Frequently Asked Questions
Should I stop building chunking pipelines because of larger context windows?
Not entirely, but you should check whether your documents still need it before building new infrastructure. For many common document sizes, single-pass prompting is now both simpler and more accurate. Reserve chunking for genuinely large documents that still exceed current windows.
Does native file handling mean I can skip the extraction layer?
For some models and document types, increasingly yes, but not universally. Complex scanned documents and unusual formats still benefit from dedicated extraction. Test your real input mix against native handling before retiring tooling that currently works.
Is prompt engineering becoming obsolete for this work?
No, but its center of gravity is moving. Phrasing tricks matter less as models follow instructions better, while precisely specifying the desired output and validating it matters more. The skill is evolving from wording to specification, not disappearing.
How should enforced output schemas change my approach?
Use them to guarantee the shape of your output, which removes a whole class of parsing failures. But keep validating semantic correctness, because a well-formed output can still be wrong. Enforced structure handles form; you still own truth.
What is the safest investment given how fast this is changing?

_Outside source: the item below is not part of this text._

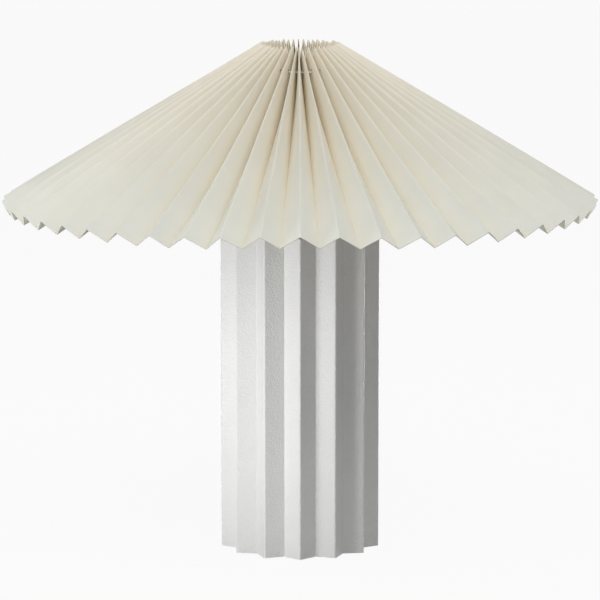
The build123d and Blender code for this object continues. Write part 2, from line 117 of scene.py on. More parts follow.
class HolderSettings(bpy.types.PropertyGroup):
    """Details of the lampholder, its two rings and the wire carrier."""

    wall: length("Wall", "Of the barrel and of the cap", 0.0022)
    floor: length("Floor", "Of the cap", 0.0025)
    collar_radius: length("Collar radius", "Outside of the threaded collar", 0.0085)
    collar_height: length("Collar height", "From the underside of the cap", 0.012)
    thread_pitch: length("Thread pitch", "Of the barrel's outer thread", 0.0022)
    thread_depth: length("Thread depth", "Of the barrel's outer thread", 0.0006)
    plain_barrel: length("Plain barrel", "Below the outer thread", 0.006)
    lip_radius: length("Lip radius", "Inside of the barrel's lip", 0.01405)
    lip: length("Lip height", "Of the barrel's lip", 0.0025)
    ledge_radius: length("Ledge radius", "Inside of the ledge on the block", 0.0151)
    ledge: length("Ledge height", "Of the ledge on the block", 0.002)
    ring_gap: length("Ring gap", "Between the thread and the two rings", 0.0001)
    ring_flange: length("Ring flange", "Thickness of a ring's flange", 0.0018)
    ring_skirt: length("Ring skirt radius", "Outside of a ring's skirt", 0.023)
    flute_depth: length("Flute depth", "Of the grip flutes", 0.0004)
    plain_edge: length("Plain edge", "Above the flutes of the cap", 0.002)
    cap_bevel: length("Cap bevel", "Of the cap's sharp edges", 0.0002)
    ring_bevel: length("Ring bevel", "Of the rings' sharp edges", 0.00025)
    hub_bevel: length("Hub bevel", "Of the carrier's flat hub", 0.0003)
    hub_radius: length("Hub radius", "Of the carrier's flat hub", 0.031)
    arms: IntProperty(name="Arms", description="Bent arms of the carrier", default=3, min=2)
    arm_wire: length("Arm wire radius", "Of the carrier's arms", 0.0015)
    arm_bend: length("Arm bend", "Radius of the arms' bend", 0.008)
    seat_wire: length("Seat wire radius", "Of the ring under the folds", 0.00175)
    seat_distance: length("Seat distance", "Down the slope, where the ring takes its tilt", 0.0256)


class BulbSettings(bpy.types.PropertyGroup):
    """Details of the bulb with its 27 mm screw cap."""

    glass_wall: length("Glass wall", "Of the envelope", 0.0008)
    neck_radius: length("Neck radius", "Of the envelope in the cap", 0.0126)
    neck_rise: length("Neck rise", "Straight glass above the cap", 0.001)
    cap_wall: length("Cap wall", "Of the rolled cap", 0.0004)
    thread_pitch: length("Thread pitch", "Of the screw cap", 0.003629)
    thread_depth: length("Thread depth", "Of the screw cap", 0.0011)
    plain_cap: length("Plain cap", "Unthreaded band round the glass", 0.0055)
    cap_slope: length("Cap slope", "Height of the slope inside the plain band", 0.001)
    edge_height: length("Edge height", "Of the cap's rounded top edge", 0.0003)
    edge_width: length("Edge width", "Of the cap's rounded top edge", 0.0002)
    stem_radius: length("Stem radius", "Above its flared foot", 0.0014)
    stem_flare: length("Stem flare", "Height of the flared foot", 0.022)
    strips: IntProperty(name="Strips", description="Light strips round the stem",
                        default=4, min=1)
    strip_radius: length("Strip radius", "Of a light strip", 0.0009)
    strip_flat: number("Strip flat", "Flat share of a light strip's end", 0.35)


class BaseSettings(bpy.types.PropertyGroup):
    """Details of the rubber parts at the foot."""

    pads: IntProperty(name="Pads", description="Rubber pads under the base", default=4, min=3)
    pad_radius: length("Pad radius", "Of a floor pad", 0.008)
    rounding: length("Rounding", "Of the rubber edges", 0.0006)
    bore: length("Bore radius", "Of the cable outlet", 0.0035)
    neck: length("Neck radius", "Of the grommet in the sheet", 0.0046)
    flange_radius: length("Flange radius", "Of the grommet", 0.0062)
    flange: length("Flange", "Thickness of each grommet flange", 0.0016)
    sheet: length("Sheet", "Thickness of the column's steel", 0.0012)
    outlet_height: length("Outlet height", "Of the grommet's middle", 0.022)
    facet_middle: FloatVectorProperty(name="Facet middle", size=2, unit="LENGTH",
                                      description="Middle of the rear facet, seen from above",
                                      default=(0.00645, 0.06272))
    facet_normal: FloatVectorProperty(name="Facet normal", size=2,
                                      description="Outward normal of the rear facet",
                                      default=(0.69150, 0.72237))


class StageSettings(bpy.types.PropertyGroup):
    """Camera, lamps and floor."""

    camera_distance: length("Camera distance", "In front of the lamp's axis", 2.6)
    camera_height: length("Camera height", "Above the floor", 0.620)
    camera_tilt: number("Camera tilt", "Down from level, in degrees", 8.95)
    lens: number("Lens", "Focal length in millimetres on a 36 mm sensor", 186.6)
    floor_size: length("Floor size", "Side of the pale floor", 40.0)
    floor_gap: length("Floor gap", "Between the pads and the floor", 0.0002)
    floor_colour: colour("Floor colour", "Pale floor", (0.4, 0.4, 0.4))


# Selecting and shaping


def deselect_all():
    bpy.ops.object.select_all(action="DESELECT")


def use_only(piece):
    """Makes one piece the selected and active one."""
    deselect_all()
    piece.select_set(True)
    bpy.context.view_layer.objects.active = piece


def name_piece(piece, name):
    piece.name = name
    piece.data.name = name
    return piece


def apply_modifier(piece, kind, **values):
    """Adds a modifier with these values and applies it."""
    use_only(piece)
    modifier = piece.modifiers.new(kind.title(), kind)
    for key, value in values.items():
        setattr(modifier, key, value)
    bpy.ops.object.modifier_apply(modifier=modifier.name)


def smooth(piece, angle=35.0):
    use_only(piece)
    bpy.ops.object.shade_smooth_by_angle(angle=math.radians(angle))


def put_down(piece):
    """Moves the piece's place into its mesh."""
    use_only(piece)
    bpy.ops.object.transform_apply(location=True, rotation=True, scale=True)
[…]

Investing in clear requirements, validation, and measurement, because those survive model changes. Specific prompts and chunking code may be retired by the next capability jump, but knowing exactly what good output looks like and how to verify it never goes out of date.
Key Takeaways
- Expanding context windows are retiring much chunking infrastructure; favor single-pass where it fits.
- Native file handling is reducing the extraction bottleneck and shifting effort toward prompt and validation.
- Enforced output schemas guarantee shape but not truth; keep validating correctness.
- Agentic workflows handle multi-step transformations but raise the importance of verification.
- The valuable skill is moving from prompt phrasing toward precise output specification.
- Invest in requirements, validation, and measurement, which survive model changes.